- _Description of the task_: Write out the whole listing again, exactly.

-- START Provided data --

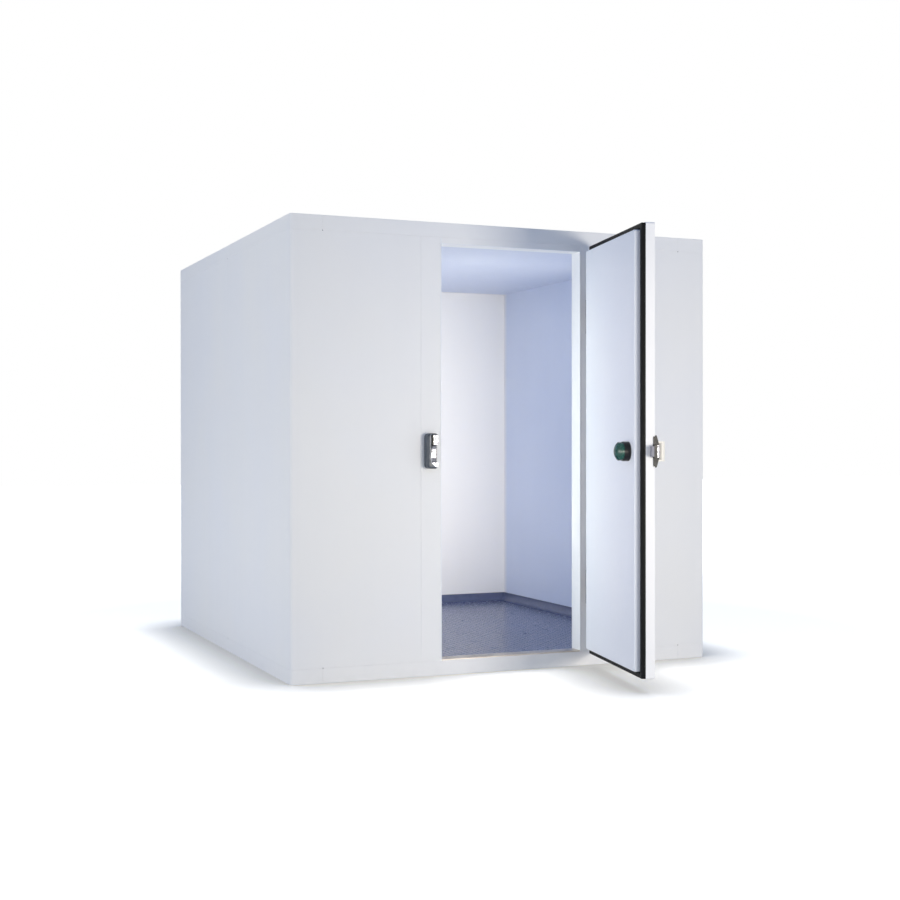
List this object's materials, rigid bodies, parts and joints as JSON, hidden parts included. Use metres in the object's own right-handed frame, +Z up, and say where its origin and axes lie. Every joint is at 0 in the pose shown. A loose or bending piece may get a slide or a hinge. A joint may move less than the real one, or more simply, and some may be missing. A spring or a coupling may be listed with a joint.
{
  "type": "walk-in cold room",
  "caption": "Walk-in cold room of white insulated panels with a hinged overlap door, outside lever lock, inside push release, coved floor and aluminium threshold.",
  "frame": {"origin": "centre of the room's footprint, on the ground under the floor panels", "axes": "+X to the right as one faces the doorway, +Y from the front wall to the rear wall, +Z up"},
  "size_m": [2.21, 3.2052, 2.15],
  "materials": {
    "panel": "satin white polyester paint on steel skin",
    "deck": "satin white polyester paint on steel skin",
    "lining": "white extruded lining",
    "threshold": "brushed, warm toned",
    "floor_finish": "slate blue, studded non-slip",
    "cove": "slate grey, satin",
    "door_skin": "satin white",
    "black_plastic": "black, satin",
    "gasket": "black, soft",
    "hinge_metal": "grey, satin",
    "strike_plastic": "blue grey, satin",
    "keeper_metal": "plated, satin",
    "lever_plastic": "off white",
    "release_green": "dark green"
  },
  "bodies": {
    "room": {"ceiling_panel_front": "deck", "ceiling_panel_rear": "deck", "ceiling_strip_left": "deck", "ceiling_strip_right": "deck", "cove_front_left": "cove", "cove_front_right": "cove", "cove_left": "cove", "cove_rear": "cove", "cove_right": "cove", "doorway_head": "panel", "doorway_post_left": "panel", "doorway_post_right": "panel", "floor_covering": "floor_finish", "floor_panel_front": "deck", "floor_panel_rear": "deck", "floor_strip_left": "deck", "floor_strip_right": "deck", "front_wall_left": "panel", "front_wall_right": "panel", "hinge_lower_frame_half": "hinge_metal", "hinge_upper_frame_half": "hinge_metal", "left_wall_front": "panel", "left_wall_rear": "panel", "lining_head": "lining", "lining_left": "lining", "lining_right": "lining", "rear_wall_left": "panel", "rear_wall_right": "panel", "right_wall_front": "panel", "right_wall_rear": "panel", "strike_case": "strike_plastic", "strike_keeper": "keeper_metal", "threshold": "threshold"},
    "door": {"door_leaf": "door_skin", "door_plug": "door_skin", "door_rim": "black_plastic", "door_gasket": "gasket", "hinge_lower_leaf_half": "hinge_metal", "hinge_upper_leaf_half": "hinge_metal", "lock_cover": "black_plastic", "latch": "keeper_metal", "lever_bracket": "lever_plastic", "release_collar": "black_plastic"},
    "handle": {"lever": "lever_plastic"},
    "release": {"release_knob": "release_green"}
  },
  "joints": [
    {"name": "door_hinge", "type": "hinge", "parent": "room", "child": "door", "pos_m": [0.4405, -1.2, 1.06], "axis": [0, 0, 1], "range_deg": [-78.5, 41.5]},
    {"name": "lever_pivot", "type": "hinge", "parent": "door", "child": "handle", "pos_m": [0.3461, -1.98749, 1.066], "axis": [0, 0, -1], "range_deg": [0, 25], "stiffness_Nm_per_rad": 2},
    {"name": "release_push", "type": "slide", "parent": "door", "child": "release", "axis": [0.9799, -0.1994, 0], "range_m": [0, 0.012], "stiffness_N_per_m": 400}
  ]
}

-- END Provided data --

- _Solution to this task_:
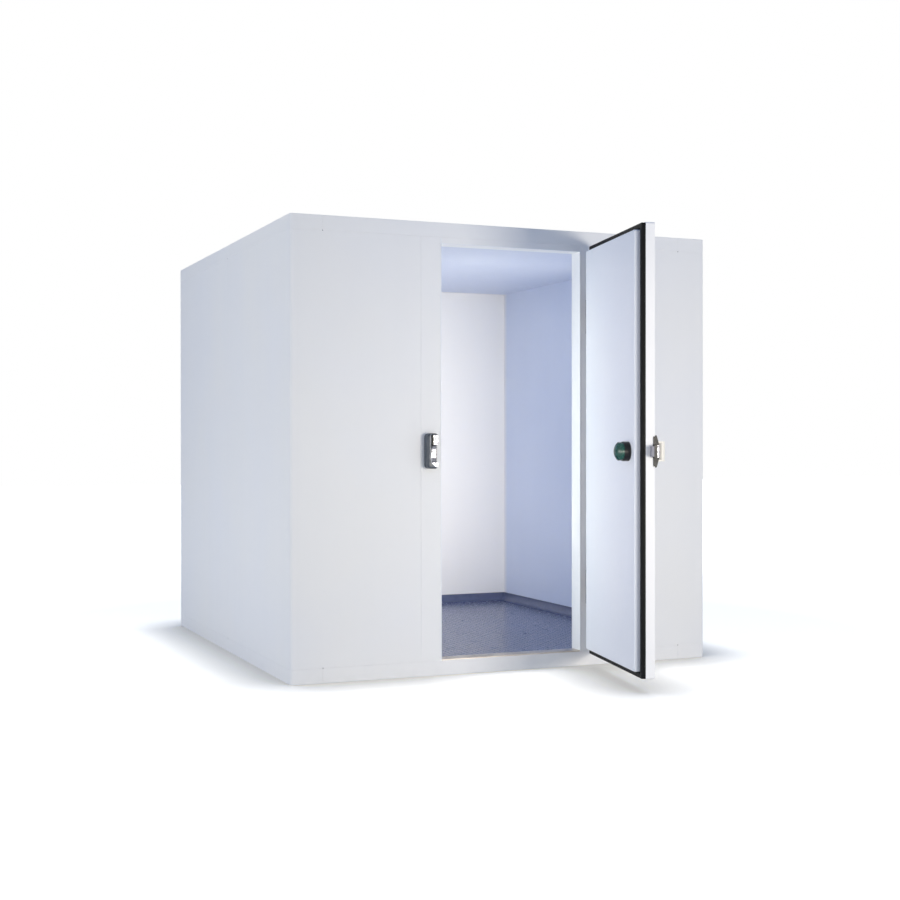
List this object's materials, rigid bodies, parts and joints as JSON, hidden parts included. Use metres in the object's own right-handed frame, +Z up, and say where its origin and axes lie. Every joint is at 0 in the pose shown. A loose or bending piece may get a slide or a hinge. A joint may move less than the real one, or more simply, and some may be missing. A spring or a coupling may be listed with a joint.
{
  "type": "walk-in cold room",
  "caption": "Walk-in cold room of white insulated panels with a hinged overlap door, outside lever lock, inside push release, coved floor and aluminium threshold.",
  "frame": {"origin": "centre of the room's footprint, on the ground under the floor panels", "axes": "+X to the right as one faces the doorway, +Y from the front wall to the rear wall, +Z up"},
  "size_m": [2.21, 3.2052, 2.15],
  "materials": {
    "panel": "satin white polyester paint on steel skin",
    "deck": "satin white polyester paint on steel skin",
    "lining": "white extruded lining",
    "threshold": "brushed, warm toned",
    "floor_finish": "slate blue, studded non-slip",
    "cove": "slate grey, satin",
    "door_skin": "satin white",
    "black_plastic": "black, satin",
    "gasket": "black, soft",
    "hinge_metal": "grey, satin",
    "strike_plastic": "blue grey, satin",
    "keeper_metal": "plated, satin",
    "lever_plastic": "off white",
    "release_green": "dark green"
  },
  "bodies": {
    "room": {"ceiling_panel_front": "deck", "ceiling_panel_rear": "deck", "ceiling_strip_left": "deck", "ceiling_strip_right": "deck", "cove_front_left": "cove", "cove_front_right": "cove", "cove_left": "cove", "cove_rear": "cove", "cove_right": "cove", "doorway_head": "panel", "doorway_post_left": "panel", "doorway_post_right": "panel", "floor_covering": "floor_finish", "floor_panel_front": "deck", "floor_panel_rear": "deck", "floor_strip_left": "deck", "floor_strip_right": "deck", "front_wall_left": "panel", "front_wall_right": "panel", "hinge_lower_frame_half": "hinge_metal", "hinge_upper_frame_half": "hinge_metal", "left_wall_front": "panel", "left_wall_rear": "panel", "lining_head": "lining", "lining_left": "lining", "lining_right": "lining", "rear_wall_left": "panel", "rear_wall_right": "panel", "right_wall_front": "panel", "right_wall_rear": "panel", "strike_case": "strike_plastic", "strike_keeper": "keeper_metal", "threshold": "threshold"},
    "door": {"door_leaf": "door_skin", "door_plug": "door_skin", "door_rim": "black_plastic", "door_gasket": "gasket", "hinge_lower_leaf_half": "hinge_metal", "hinge_upper_leaf_half": "hinge_metal", "lock_cover": "black_plastic", "latch": "keeper_metal", "lever_bracket": "lever_plastic", "release_collar": "black_plastic"},
    "handle": {"lever": "lever_plastic"},
    "release": {"release_knob": "release_green"}
  },
  "joints": [
    {"name": "door_hinge", "type": "hinge", "parent": "room", "child": "door", "pos_m": [0.4405, -1.2, 1.06], "axis": [0, 0, 1], "range_deg": [-78.5, 41.5]},
    {"name": "lever_pivot", "type": "hinge", "parent": "door", "child": "handle", "pos_m": [0.3461, -1.98749, 1.066], "axis": [0, 0, -1], "range_deg": [0, 25], "stiffness_Nm_per_rad": 2},
    {"name": "release_push", "type": "slide", "parent": "door", "child": "release", "axis": [0.9799, -0.1994, 0], "range_m": [0, 0.012], "stiffness_N_per_m": 400}
  ]
}